Richard Dyer afirma que Lana, através do “sweater”, uma camisola vulgar que toda a gente compra, anulou a oposição explorada pelo cinema entre sexy e exótico vs assexuado e caseiro, comum. Reparemos em “The Postman Always Rings Twice” (Tay Garnett, 1946), o seu filme mais conhecido. Nele, Lana, na sua beleza vulgar, mostra-se sensual nas suas roupas modestas e consegue por “glamour” no ato de lavar pratos, tarefa que não está associada convencionalmente a tal atributo.

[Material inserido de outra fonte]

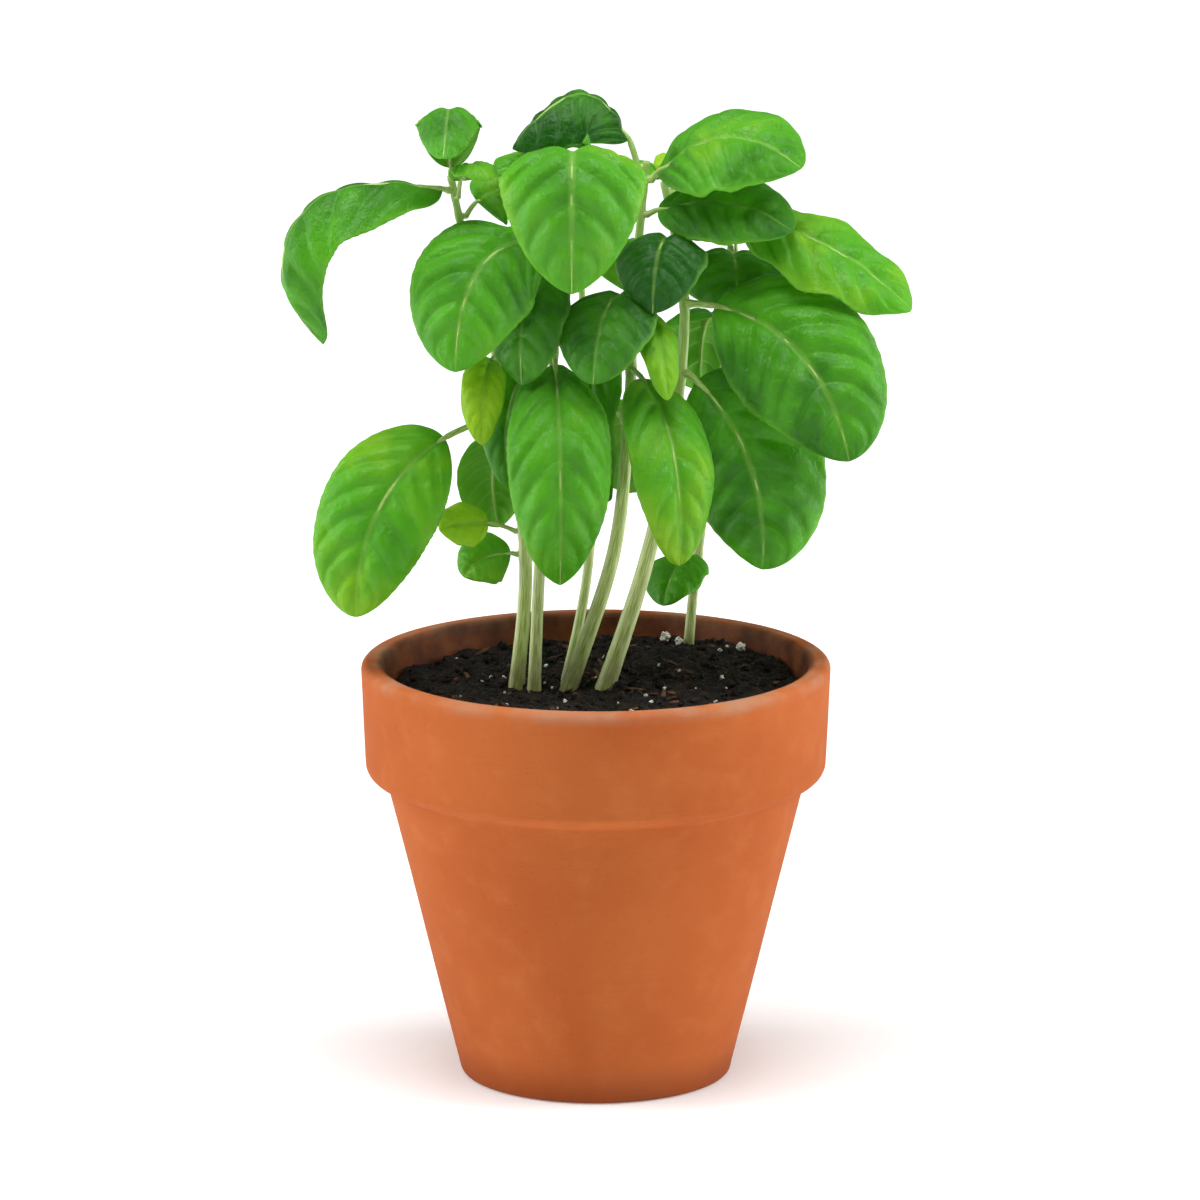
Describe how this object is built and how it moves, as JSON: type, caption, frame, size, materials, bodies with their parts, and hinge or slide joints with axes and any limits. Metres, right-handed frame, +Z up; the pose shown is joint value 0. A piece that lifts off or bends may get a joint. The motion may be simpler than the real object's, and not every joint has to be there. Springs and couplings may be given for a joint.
{
  "type": "potted basil plant",
  "caption": "Bushy basil plant with broad, puckered green leaves on upright stems, growing in a round banded terracotta pot filled with dark soil.",
  "frame": {"origin": "centre of the pot's foot, on the surface that the pot stands on", "axes": "+Z up from the foot through the pot's axis; -Y towards the plant's front, with +X to its right seen from there"},
  "size_m": [0.2125, 0.1612, 0.3385],
  "materials": {
    "terracotta": "matte",
    "soil": "matte",
    "perlite": "matte",
    "stem": "satin",
    "leaf": "satin",
    "young_leaf": "satin"
  },
  "bodies": {
    "root": {"bud_left": "young_leaf", "bud_right": "young_leaf", "bud_top": "young_leaf", "leaf_back_far_right": "leaf", "leaf_back_left": "leaf", "leaf_back_left_low": "leaf", "leaf_back_left_top": "leaf", "leaf_back_low_right": "leaf", "leaf_back_middle": "leaf", "leaf_back_right_low": "leaf", "leaf_back_right_top": "leaf", "leaf_back_top": "leaf", "leaf_back_top_right": "leaf", "leaf_back_upper_left": "leaf", "leaf_centre_front": "leaf", "leaf_centre_left": "leaf", "leaf_centre_mid": "leaf", "leaf_centre_pale": "leaf", "leaf_centre_right": "leaf", "leaf_centre_shaded": "leaf", "leaf_centre_young": "young_leaf", "leaf_far_left": "leaf", "leaf_left_bud": "young_leaf", "leaf_left_hanging": "leaf", "leaf_left_inner": "leaf", "leaf_left_low": "leaf", "leaf_left_lowest": "leaf", "leaf_left_round": "leaf", "leaf_left_young": "young_leaf", "leaf_right_big": "leaf", "leaf_right_dark": "leaf", "leaf_right_inner": "leaf", "leaf_right_long": "leaf", "leaf_right_low": "leaf", "leaf_right_lowest": "leaf", "leaf_right_shaded": "leaf", "leaf_top_dome": "leaf", "leaf_top_left": "young_leaf", "leaf_top_left_inner": "leaf", "leaf_top_left_low": "young_leaf", "leaf_top_right": "leaf", "leaf_upper_left": "leaf", "perlite_1": "perlite", "perlite_2": "perlite", "perlite_3": "perlite", "perlite_4": "perlite", "pot": "terracotta", "soil": "soil", "stem_back": "stem", "stem_back_right": "stem", "stem_centre": "stem", "stem_left": "stem", "stem_mid_left": "stem", "stem_right": "stem"}
  },
  "joints": []
}
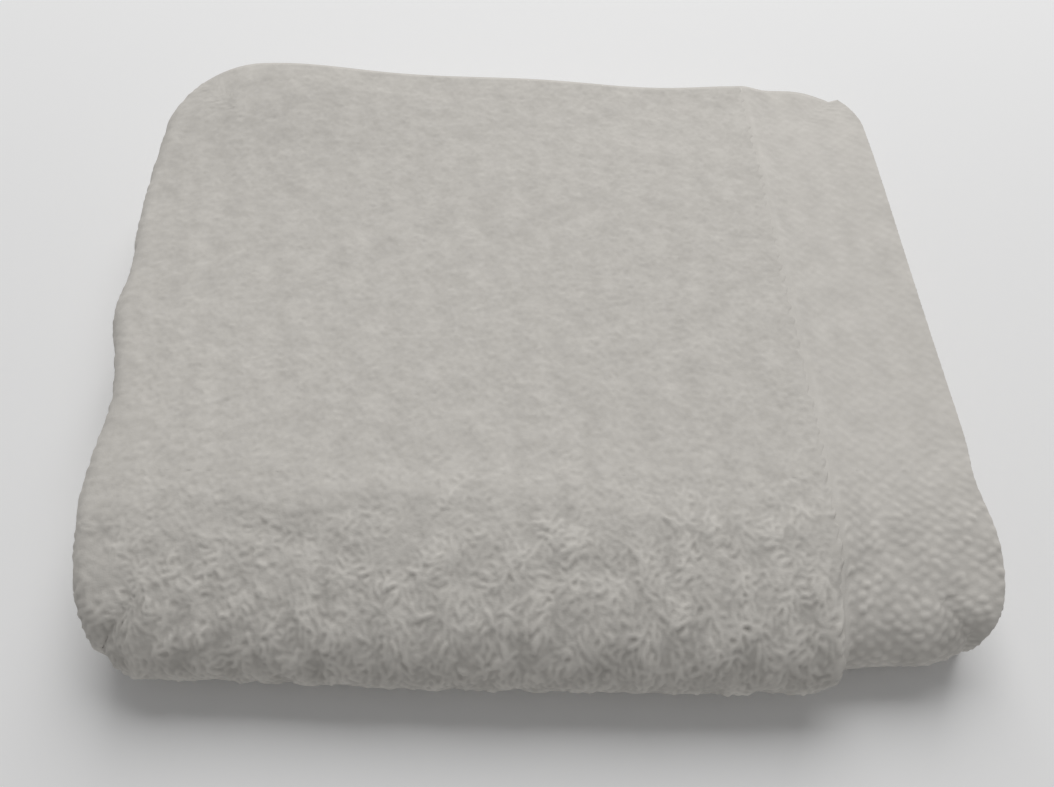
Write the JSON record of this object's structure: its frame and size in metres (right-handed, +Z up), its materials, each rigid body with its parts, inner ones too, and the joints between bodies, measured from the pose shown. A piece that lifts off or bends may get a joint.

Dyer deteta ainda uma estreita relação entre os filmes de Lana e a sua própria vida pessoal. “Ziegfeld Girl” (Robert Z. Leonard, 1941) é um bom exemplo: na vida real, Lana, de origens muito humildes, num momento em que faltou às aulas para ir tomar uma Coca-Cola num café, é vista por um caça talentos e, desde então, nunca mais deixou de ser estrela; em “Ziegfeld Girl”, a sua personagem, uma rapariga pobre de Brooklyn, também vira estrela do “show business” por pura sorte. Tal como os filmes de Crawford, os de Lana seguem frequentemente a lógica Cinderela com a diferença de que a loira não esfrega o chão até “lá chegar”.

Quando atores mais jovens começaram a encantar Hollywood (Marlon Brando, Marilyn Monroe etc.), Lana, que via os seus tempos de “sex symbol” deixados para trás, conseguiu encontrar um novo modelo na sua carreira, isto é, de “femme fatale” passou a mulher rica em melodramas e, nesta linha, “Peyton Place” (Mark Robson, 1957) rendeu-lhe a única nomeação ao Óscar de melhor atriz. Infelizmente este seu reinado durou pouco. Com a sua despedida do cinema, ficou uma era alimentada pelo “glamour” e pela beleza. Lana, que casou sete vezes como a sua amiga Elizabeth Taylor, disse certa vez que gostaria de acreditar que tivesse ela própria «ajudado a preservar o “glamour” e a beleza e o mistério da indústria cinematográfica». Ela não contribuiu; ela fez mais que ninguém. Conseguiu ainda, com o tempo, ser uma atriz competente. Mas a ser uma estrela, ela aprendeu depressa. E brilhou sempre.